As a matter of fact the theme of migration will be the centre of all the priority themes on the Maltese agenda as the government has declared that it will be working on a holistic approach involving all countries. Furthermore Malta aspires towards an improved and simplified European System for asylum seekers and an enhanced relocation programme in the European countries.

Another priority will focus on the European Union common market which will see Malta driving forces to develop a common digital market. The government will also be pushing to reach a final decision regarding the removal of roaming tariffs in the European Union countries and to strengthen consumer rights when purchasing over the internet.

Apart from this the government’s political programme includes an internal market for energy. Moreover a revision of the current efficiency package will be implemented in order for residential buildings to decrease energy consumption and to improve energy efficiency in the industrial sector.

In the light of the recent Berlin terror attacks, the subject of security will additionally form part of the priorities as citizens across Europe feel threatened and frightened and demand to be adequately protected against this uprising menace that has hit a number of countries in the past few years.

Other priorities comprise of social inclusion, the need for the European institutions to be closer to its citizens thus ensuring its relevance, the neighbouring policy focusing on the Mediterranean region and maritime affairs.

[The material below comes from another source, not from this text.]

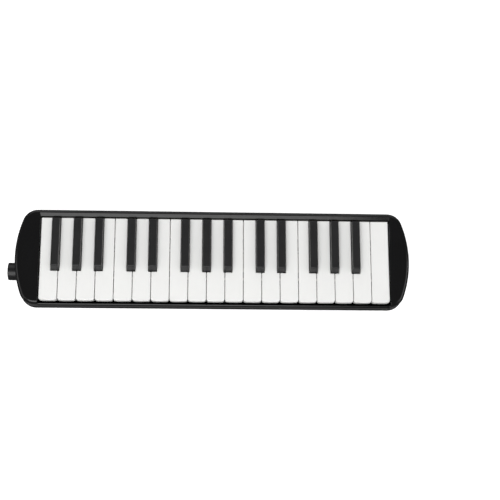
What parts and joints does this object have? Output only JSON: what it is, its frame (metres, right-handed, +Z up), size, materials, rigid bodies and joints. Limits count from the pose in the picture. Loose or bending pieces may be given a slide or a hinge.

Since this is the first time that Malta has been entrusted with the Presidency from the time when it joined the EU in 2004, the country is in an advantageous position to influence the current agenda during the various ministerial meetings of the European block taking place during these six months.

Facing a major difficulty is indeed the timing of the Maltese Presidency as it coincides with the commencement of the procedures of the United Kingdom to leave the European Union following the Brexit referendum result.

Other challenges are the Euro common currency, the surge in populism against the political establishment in a number of European countries. Both the Netherlands and France will be holding their respective elections during the first part of 2017 with the right for the electorate to choose its new administration. With the recent win for Donald Trump as President of the United States, there exists an underlying trepidation across European countries that the populist ideology might be growing.